● EXERCISE TASK
The data below holds a line containing "attach(piece, body)" and a line containing "END_PLATE = -0.0005"; please quote exactly those two lines and every line between them, and nothing else.

++++++

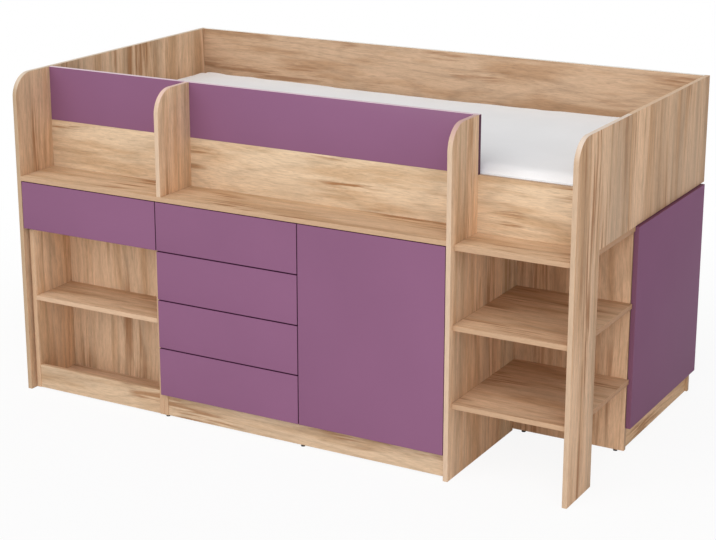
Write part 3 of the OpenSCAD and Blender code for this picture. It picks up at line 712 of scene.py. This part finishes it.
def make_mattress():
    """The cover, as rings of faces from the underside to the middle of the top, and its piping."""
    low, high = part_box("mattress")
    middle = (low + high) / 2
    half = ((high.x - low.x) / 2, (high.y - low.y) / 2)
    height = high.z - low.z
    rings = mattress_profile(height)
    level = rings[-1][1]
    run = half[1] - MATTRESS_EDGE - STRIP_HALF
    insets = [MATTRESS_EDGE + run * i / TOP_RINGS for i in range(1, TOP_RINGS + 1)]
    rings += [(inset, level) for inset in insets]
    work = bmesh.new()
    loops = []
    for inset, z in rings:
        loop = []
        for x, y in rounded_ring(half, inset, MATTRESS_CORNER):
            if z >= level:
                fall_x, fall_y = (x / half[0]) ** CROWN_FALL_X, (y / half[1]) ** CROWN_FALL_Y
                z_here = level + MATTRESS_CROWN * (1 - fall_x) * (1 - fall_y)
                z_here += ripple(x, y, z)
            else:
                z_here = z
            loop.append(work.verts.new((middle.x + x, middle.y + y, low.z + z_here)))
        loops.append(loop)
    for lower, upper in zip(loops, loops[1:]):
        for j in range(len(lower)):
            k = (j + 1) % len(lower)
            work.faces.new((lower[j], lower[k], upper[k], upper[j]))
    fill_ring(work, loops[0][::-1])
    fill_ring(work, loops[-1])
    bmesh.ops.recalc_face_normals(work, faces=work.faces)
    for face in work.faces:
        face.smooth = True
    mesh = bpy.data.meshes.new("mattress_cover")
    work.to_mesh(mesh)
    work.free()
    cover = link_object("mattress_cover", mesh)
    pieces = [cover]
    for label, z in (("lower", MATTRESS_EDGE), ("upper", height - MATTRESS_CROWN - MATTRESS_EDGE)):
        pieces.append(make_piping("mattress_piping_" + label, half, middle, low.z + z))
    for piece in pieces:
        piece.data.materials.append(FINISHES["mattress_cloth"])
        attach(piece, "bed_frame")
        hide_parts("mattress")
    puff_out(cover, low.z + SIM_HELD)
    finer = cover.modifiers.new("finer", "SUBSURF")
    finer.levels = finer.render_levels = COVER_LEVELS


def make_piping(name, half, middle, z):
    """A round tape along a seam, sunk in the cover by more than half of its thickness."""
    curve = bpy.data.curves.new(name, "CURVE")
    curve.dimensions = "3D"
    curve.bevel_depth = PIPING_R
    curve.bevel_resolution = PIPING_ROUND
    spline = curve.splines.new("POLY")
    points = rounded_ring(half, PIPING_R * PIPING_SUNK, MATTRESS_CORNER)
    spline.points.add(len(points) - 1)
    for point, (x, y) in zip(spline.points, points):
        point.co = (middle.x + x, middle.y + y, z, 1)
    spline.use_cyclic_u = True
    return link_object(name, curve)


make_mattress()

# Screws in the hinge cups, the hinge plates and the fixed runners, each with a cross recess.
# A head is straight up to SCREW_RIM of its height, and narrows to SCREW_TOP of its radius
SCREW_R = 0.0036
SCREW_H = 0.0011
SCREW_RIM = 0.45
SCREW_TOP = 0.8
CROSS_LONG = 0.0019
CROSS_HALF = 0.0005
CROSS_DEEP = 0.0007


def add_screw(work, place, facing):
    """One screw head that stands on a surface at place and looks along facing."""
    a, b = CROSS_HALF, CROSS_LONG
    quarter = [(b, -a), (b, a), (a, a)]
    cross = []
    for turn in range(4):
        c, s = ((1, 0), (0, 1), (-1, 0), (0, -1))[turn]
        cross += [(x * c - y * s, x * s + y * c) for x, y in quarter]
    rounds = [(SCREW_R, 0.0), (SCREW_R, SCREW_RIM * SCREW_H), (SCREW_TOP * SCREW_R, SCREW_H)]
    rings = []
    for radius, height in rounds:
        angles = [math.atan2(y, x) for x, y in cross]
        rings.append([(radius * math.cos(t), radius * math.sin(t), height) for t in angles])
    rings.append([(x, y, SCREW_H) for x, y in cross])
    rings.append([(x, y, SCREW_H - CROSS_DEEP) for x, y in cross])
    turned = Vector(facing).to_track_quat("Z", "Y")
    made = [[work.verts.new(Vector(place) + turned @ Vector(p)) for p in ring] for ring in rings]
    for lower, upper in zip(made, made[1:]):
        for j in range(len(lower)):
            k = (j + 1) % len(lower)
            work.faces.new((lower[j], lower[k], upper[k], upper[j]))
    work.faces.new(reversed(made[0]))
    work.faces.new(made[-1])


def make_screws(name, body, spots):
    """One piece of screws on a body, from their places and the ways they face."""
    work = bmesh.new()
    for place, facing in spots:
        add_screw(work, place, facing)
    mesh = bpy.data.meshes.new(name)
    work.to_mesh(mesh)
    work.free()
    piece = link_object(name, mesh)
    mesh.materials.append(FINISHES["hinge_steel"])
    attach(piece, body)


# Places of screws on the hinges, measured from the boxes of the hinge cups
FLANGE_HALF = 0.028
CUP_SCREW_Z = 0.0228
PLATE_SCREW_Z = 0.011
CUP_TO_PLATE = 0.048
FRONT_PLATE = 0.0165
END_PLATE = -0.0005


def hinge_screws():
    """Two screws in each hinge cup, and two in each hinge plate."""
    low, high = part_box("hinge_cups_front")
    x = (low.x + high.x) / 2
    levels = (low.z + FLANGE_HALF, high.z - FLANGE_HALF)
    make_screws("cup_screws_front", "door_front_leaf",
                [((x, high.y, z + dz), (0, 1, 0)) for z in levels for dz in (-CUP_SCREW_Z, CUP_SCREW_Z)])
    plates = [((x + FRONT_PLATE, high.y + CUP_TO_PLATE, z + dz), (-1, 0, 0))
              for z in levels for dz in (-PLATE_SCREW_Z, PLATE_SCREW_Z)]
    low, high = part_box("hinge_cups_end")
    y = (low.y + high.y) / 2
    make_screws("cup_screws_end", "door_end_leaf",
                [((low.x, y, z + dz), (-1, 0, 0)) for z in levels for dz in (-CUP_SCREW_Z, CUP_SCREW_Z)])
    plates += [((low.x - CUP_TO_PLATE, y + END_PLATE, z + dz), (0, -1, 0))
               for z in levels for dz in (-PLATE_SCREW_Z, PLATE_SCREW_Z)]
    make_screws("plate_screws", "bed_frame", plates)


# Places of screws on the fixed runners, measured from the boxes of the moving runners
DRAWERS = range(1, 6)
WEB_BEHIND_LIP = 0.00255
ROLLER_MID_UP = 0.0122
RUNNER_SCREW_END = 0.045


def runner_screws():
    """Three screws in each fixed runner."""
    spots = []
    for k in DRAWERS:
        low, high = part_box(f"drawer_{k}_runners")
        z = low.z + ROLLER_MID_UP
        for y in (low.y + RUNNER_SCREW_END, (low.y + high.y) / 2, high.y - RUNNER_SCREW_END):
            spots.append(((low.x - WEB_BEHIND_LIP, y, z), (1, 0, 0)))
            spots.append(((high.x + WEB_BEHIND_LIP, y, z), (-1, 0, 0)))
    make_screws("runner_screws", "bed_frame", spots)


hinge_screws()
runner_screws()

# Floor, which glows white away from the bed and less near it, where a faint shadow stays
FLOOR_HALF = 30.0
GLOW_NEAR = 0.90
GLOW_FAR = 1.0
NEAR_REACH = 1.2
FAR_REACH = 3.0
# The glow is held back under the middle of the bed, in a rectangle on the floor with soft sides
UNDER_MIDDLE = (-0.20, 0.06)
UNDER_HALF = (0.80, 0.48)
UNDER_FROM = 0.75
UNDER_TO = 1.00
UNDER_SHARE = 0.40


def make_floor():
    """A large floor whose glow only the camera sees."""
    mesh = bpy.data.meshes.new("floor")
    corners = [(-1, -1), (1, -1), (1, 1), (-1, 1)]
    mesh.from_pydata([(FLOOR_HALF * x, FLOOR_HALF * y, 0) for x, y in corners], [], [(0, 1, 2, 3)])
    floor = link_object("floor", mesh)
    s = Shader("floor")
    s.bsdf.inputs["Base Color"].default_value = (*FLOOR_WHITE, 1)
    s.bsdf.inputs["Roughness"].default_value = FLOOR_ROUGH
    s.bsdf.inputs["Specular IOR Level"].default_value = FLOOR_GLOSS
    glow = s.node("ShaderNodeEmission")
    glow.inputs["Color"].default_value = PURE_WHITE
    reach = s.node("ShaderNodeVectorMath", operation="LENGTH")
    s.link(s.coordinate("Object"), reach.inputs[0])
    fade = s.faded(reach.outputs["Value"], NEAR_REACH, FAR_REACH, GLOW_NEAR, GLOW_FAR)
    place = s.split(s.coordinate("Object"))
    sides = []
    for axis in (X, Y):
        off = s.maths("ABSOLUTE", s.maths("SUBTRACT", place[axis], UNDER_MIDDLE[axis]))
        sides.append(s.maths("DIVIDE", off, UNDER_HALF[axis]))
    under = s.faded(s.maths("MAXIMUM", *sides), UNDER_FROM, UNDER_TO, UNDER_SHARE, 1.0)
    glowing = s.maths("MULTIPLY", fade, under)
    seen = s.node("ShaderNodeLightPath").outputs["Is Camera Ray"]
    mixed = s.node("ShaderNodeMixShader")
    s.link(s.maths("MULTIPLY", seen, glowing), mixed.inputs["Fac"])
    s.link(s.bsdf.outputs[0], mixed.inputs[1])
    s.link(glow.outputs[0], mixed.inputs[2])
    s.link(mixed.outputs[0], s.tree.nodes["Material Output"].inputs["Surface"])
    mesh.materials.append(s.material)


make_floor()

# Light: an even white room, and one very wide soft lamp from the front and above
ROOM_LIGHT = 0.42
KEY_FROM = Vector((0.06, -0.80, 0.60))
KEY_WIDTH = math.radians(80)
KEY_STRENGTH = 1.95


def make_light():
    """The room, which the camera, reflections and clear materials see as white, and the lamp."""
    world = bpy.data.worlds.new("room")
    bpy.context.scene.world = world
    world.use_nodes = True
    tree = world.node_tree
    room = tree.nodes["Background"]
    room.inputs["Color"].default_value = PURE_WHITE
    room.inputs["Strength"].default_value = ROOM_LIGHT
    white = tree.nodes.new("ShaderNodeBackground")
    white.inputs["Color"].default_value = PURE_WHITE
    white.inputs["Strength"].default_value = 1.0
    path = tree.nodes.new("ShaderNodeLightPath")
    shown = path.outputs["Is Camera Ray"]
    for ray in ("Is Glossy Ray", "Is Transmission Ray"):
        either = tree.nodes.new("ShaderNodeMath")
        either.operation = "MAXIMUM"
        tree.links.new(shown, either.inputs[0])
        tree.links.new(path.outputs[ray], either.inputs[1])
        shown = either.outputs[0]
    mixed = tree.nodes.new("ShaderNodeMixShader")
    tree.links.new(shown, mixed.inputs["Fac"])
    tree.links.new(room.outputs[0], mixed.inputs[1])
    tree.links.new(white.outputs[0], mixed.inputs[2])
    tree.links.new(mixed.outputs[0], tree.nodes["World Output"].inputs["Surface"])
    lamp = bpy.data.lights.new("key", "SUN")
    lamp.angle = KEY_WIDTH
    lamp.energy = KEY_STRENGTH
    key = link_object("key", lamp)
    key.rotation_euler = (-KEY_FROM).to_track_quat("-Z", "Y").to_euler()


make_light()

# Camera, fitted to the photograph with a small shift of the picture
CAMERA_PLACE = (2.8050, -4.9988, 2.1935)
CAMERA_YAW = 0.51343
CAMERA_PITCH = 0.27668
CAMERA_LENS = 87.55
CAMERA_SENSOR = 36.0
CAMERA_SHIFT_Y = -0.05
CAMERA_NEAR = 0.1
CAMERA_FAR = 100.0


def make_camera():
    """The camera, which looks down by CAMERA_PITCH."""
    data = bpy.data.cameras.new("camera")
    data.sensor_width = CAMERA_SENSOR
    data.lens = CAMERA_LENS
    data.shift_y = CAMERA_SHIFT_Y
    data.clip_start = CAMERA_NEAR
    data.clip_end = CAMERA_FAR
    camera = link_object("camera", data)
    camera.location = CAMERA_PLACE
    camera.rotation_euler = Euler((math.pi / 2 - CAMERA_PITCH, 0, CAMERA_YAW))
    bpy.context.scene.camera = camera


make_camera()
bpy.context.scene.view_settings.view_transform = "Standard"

++++++

● TASK SOLUTION
    attach(piece, body)


# Places of screws on the hinges, measured from the boxes of the hinge cups
FLANGE_HALF = 0.028
CUP_SCREW_Z = 0.0228
PLATE_SCREW_Z = 0.011
CUP_TO_PLATE = 0.048
FRONT_PLATE = 0.0165
END_PLATE = -0.0005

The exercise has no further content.